Episode Transcript
Speaker 0 00:00:01 Hi, this is Josh person. Welcome to Research-Based Perspectives on the ever-Changing World of work, leadership, learning, and HR with a heavy dose of insights on the exciting world of HR technology.
Speaker 0 00:00:16 Today, I wanna talk a little bit about remote work or work at home, because it's been sort of funny. For the last several weeks, there have been a flurry of very grandiose announcements about companies saying, our employees can work at home forever, <laugh>, or as long as you want, or for the rest of your lives. Which of course is a very nice thing to say to people who like working at home. But I think it's a little unrealistic. And let me tell you a little bit about what's been going on. First of all, two-thirds of the American workforce cannot work at home. Uh, the research shows that maybe a third of employees have the potential to work at home, and most of the people who do work at home are white collar, higher income workers. So let's not get o overly optimistic about the opportunity.
Speaker 0 00:01:13 Second, as much as we may enjoy working at home because we don't have to commute, it's quite a challenging process. We've developed a whole remote work bootcamp on this, and several thousand people have gone in there and shared their feelings. It requires a tremendous amount of trust, time management by the employee working at home. It's different leadership style. It does have the tendency to disorient some people who are left out of the work experience because they're not as vocal online, and it can be very tiring, stressful, and fatiguing to be online working all the time. So for all the benefits of it, and we all know there are benefits of flexibility, it has quite a few challenges. The third thing I would mention is that a significant number of employees don't wanna work at home even though they can. For example, we were on the phone with several big companies yesterday, Microsoft, Facebook, some others, and the younger workers, people in their twenties and thirties who might be working and living in a situation at home with roommates, actually want to get out of the house and go back to the office and hang around with their work friends.
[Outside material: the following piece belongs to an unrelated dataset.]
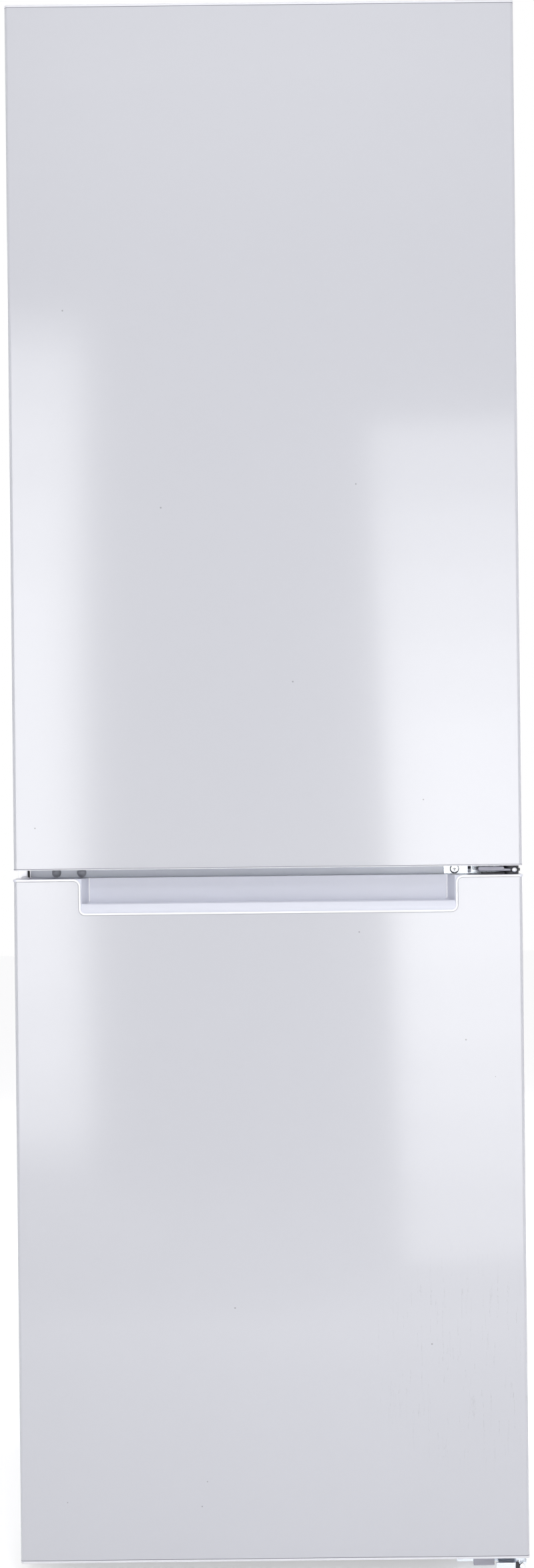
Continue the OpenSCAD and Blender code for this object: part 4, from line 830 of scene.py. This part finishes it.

Speaker 0 00:02:21 There's no after work cocktail hours anymore. There's no standing around the coffee shop to talk about what's going on in the office or other things. So people miss that. I think we're over rotating a bit towards everybody's gonna work at home all the time. And finally, leaders have a very hard time managing people when they don't see them and they don't talk to them on a regular basis. Now, in my personal experience, I've worked at home and managed people at home for over 20 years, and it is important to meet people face to face. It is important to make time to have physical meetings or regularly to get to know people, and you have to have one-on-one conversations and build personal relationships. If you can do it online, great, but it does take time, and that is an important part of this. And many leaders are frustrated by their ability to really understand the culture and the issues that are going on in the workforce and get to know people as well.
Speaker 0 00:03:16 So the reaction that I have to all this is a, is fantastic that we now have this newfound flexibility that we are letting our stock traders work from home. Our salespeople work from home, our marketing managers and various other people work from home. It's fantastic that we have new digital tools and lots of meeting technology and video. Eventually we will have vr, which will make it even more exciting. But let's remember that there is a very important set of re meetings, why people need to spend FaceTime together to say nothing of the need to collaborate, co-design, share ideas, draw pictures on the whiteboard, which is hard to do online, and that the work at home trend is fatiguing. It can be very hard on people, and at most it will affect a third of the workforce. So the real strategy is flexibility to create a safe and hygienic reliable place to work with good practices and protocols, which of course many of you are building right now, and do it in a way that gives people options.
Speaker 0 00:04:26 I'll give you an example of what it's like when you work in a professional services company, which I've now had the experience doing. You're pretty much working anywhere. You're working on the plane, you're working at home, you're working in the office, uh, you can check into the office. The software will show you what desks are available. There's no reason why you can't set that up in any company these days with special distancing procedures built into the software. And let's not just go crazy with this work at home thing. By the way, the other thing about work at home that's come up is there are some very difficult use cases. Let's suppose you're hiring a very, very highly trained software engineer who makes two or $300,000 a year and they choose to live in Montana, where the cost of living is very low. Do you pay them the competitive rate for San Francisco or do you pay them the competitive rate for Montana?
Speaker 0 00:05:15 That's a good debate you get. You're gonna have to have. Second topic is, what about interns? What about onboarding? What about recruiting? What about interviews? Are you gonna do all that remotely? Those are some of those things are impossible to do remotely. So even if you believe in remote work as a philosophy and you can build great tools and norms and culture around it, there are going to be situations where face-to-face interactions and group meetings are gonna be important, and I think we're gonna get there from here. I would just encourage you not to get too excited about some of these press releases companies are putting out because they're probably over rotating towards remote because there weren't good policies in the past. And we're gonna land on a space of highly flexible, highly empowered, integrated work experiences for all of us. Thanks a lot.